- Raw data -
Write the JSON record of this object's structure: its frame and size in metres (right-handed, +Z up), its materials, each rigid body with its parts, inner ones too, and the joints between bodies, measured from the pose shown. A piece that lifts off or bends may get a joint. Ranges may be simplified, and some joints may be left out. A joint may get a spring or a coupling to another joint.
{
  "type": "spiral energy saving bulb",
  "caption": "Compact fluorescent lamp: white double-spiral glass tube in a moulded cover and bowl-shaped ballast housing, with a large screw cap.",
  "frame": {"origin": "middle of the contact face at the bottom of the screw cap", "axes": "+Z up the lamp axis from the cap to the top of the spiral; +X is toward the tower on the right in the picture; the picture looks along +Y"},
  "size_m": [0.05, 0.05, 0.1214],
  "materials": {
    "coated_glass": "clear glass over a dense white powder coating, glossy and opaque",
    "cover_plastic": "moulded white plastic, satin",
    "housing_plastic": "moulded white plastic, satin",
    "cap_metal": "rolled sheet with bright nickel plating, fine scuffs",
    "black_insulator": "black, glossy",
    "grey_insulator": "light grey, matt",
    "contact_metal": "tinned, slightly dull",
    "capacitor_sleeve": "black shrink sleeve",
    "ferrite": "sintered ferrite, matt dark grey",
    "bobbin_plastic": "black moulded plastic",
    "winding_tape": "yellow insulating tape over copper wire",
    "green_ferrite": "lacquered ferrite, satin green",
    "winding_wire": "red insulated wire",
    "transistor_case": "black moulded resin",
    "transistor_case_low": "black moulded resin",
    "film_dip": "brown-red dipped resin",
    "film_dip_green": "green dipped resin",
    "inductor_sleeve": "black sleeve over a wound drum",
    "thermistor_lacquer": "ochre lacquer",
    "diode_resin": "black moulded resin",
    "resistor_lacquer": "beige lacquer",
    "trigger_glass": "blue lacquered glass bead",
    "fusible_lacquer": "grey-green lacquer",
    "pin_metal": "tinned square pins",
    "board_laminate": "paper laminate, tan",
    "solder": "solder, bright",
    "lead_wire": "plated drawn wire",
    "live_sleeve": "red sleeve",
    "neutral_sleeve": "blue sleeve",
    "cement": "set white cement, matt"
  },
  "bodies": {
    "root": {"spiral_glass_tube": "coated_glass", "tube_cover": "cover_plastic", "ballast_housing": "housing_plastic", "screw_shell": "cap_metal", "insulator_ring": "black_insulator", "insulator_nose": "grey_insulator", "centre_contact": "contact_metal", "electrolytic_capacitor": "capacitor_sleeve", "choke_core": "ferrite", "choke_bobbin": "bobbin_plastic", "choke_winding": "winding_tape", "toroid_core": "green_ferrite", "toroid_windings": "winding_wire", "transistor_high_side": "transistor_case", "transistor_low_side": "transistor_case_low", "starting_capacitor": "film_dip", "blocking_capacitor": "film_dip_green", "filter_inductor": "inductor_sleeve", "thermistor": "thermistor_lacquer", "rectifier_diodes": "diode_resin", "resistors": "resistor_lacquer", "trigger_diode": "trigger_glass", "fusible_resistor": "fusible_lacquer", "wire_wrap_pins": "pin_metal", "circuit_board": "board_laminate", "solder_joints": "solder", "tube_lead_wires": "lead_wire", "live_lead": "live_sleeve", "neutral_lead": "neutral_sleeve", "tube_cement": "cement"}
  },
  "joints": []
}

- Task prompt -
Write out the material exactly as given.

- Full response -
Write the JSON record of this object's structure: its frame and size in metres (right-handed, +Z up), its materials, each rigid body with its parts, inner ones too, and the joints between bodies, measured from the pose shown. A piece that lifts off or bends may get a joint. Ranges may be simplified, and some joints may be left out. A joint may get a spring or a coupling to another joint.
{
  "type": "spiral energy saving bulb",
  "caption": "Compact fluorescent lamp: white double-spiral glass tube in a moulded cover and bowl-shaped ballast housing, with a large screw cap.",
  "frame": {"origin": "middle of the contact face at the bottom of the screw cap", "axes": "+Z up the lamp axis from the cap to the top of the spiral; +X is toward the tower on the right in the picture; the picture looks along +Y"},
  "size_m": [0.05, 0.05, 0.1214],
  "materials": {
    "coated_glass": "clear glass over a dense white powder coating, glossy and opaque",
    "cover_plastic": "moulded white plastic, satin",
    "housing_plastic": "moulded white plastic, satin",
    "cap_metal": "rolled sheet with bright nickel plating, fine scuffs",
    "black_insulator": "black, glossy",
    "grey_insulator": "light grey, matt",
    "contact_metal": "tinned, slightly dull",
    "capacitor_sleeve": "black shrink sleeve",
    "ferrite": "sintered ferrite, matt dark grey",
    "bobbin_plastic": "black moulded plastic",
    "winding_tape": "yellow insulating tape over copper wire",
    "green_ferrite": "lacquered ferrite, satin green",
    "winding_wire": "red insulated wire",
    "transistor_case": "black moulded resin",
    "transistor_case_low": "black moulded resin",
    "film_dip": "brown-red dipped resin",
    "film_dip_green": "green dipped resin",
    "inductor_sleeve": "black sleeve over a wound drum",
    "thermistor_lacquer": "ochre lacquer",
    "diode_resin": "black moulded resin",
    "resistor_lacquer": "beige lacquer",
    "trigger_glass": "blue lacquered glass bead",
    "fusible_lacquer": "grey-green lacquer",
    "pin_metal": "tinned square pins",
    "board_laminate": "paper laminate, tan",
    "solder": "solder, bright",
    "lead_wire": "plated drawn wire",
    "live_sleeve": "red sleeve",
    "neutral_sleeve": "blue sleeve",
    "cement": "set white cement, matt"
  },
  "bodies": {
    "root": {"spiral_glass_tube": "coated_glass", "tube_cover": "cover_plastic", "ballast_housing": "housing_plastic", "screw_shell": "cap_metal", "insulator_ring": "black_insulator", "insulator_nose": "grey_insulator", "centre_contact": "contact_metal", "electrolytic_capacitor": "capacitor_sleeve", "choke_core": "ferrite", "choke_bobbin": "bobbin_plastic", "choke_winding": "winding_tape", "toroid_core": "green_ferrite", "toroid_windings": "winding_wire", "transistor_high_side": "transistor_case", "transistor_low_side": "transistor_case_low", "starting_capacitor": "film_dip", "blocking_capacitor": "film_dip_green", "filter_inductor": "inductor_sleeve", "thermistor": "thermistor_lacquer", "rectifier_diodes": "diode_resin", "resistors": "resistor_lacquer", "trigger_diode": "trigger_glass", "fusible_resistor": "fusible_lacquer", "wire_wrap_pins": "pin_metal", "circuit_board": "board_laminate", "solder_joints": "solder", "tube_lead_wires": "lead_wire", "live_lead": "live_sleeve", "neutral_lead": "neutral_sleeve", "tube_cement": "cement"}
  },
  "joints": []
}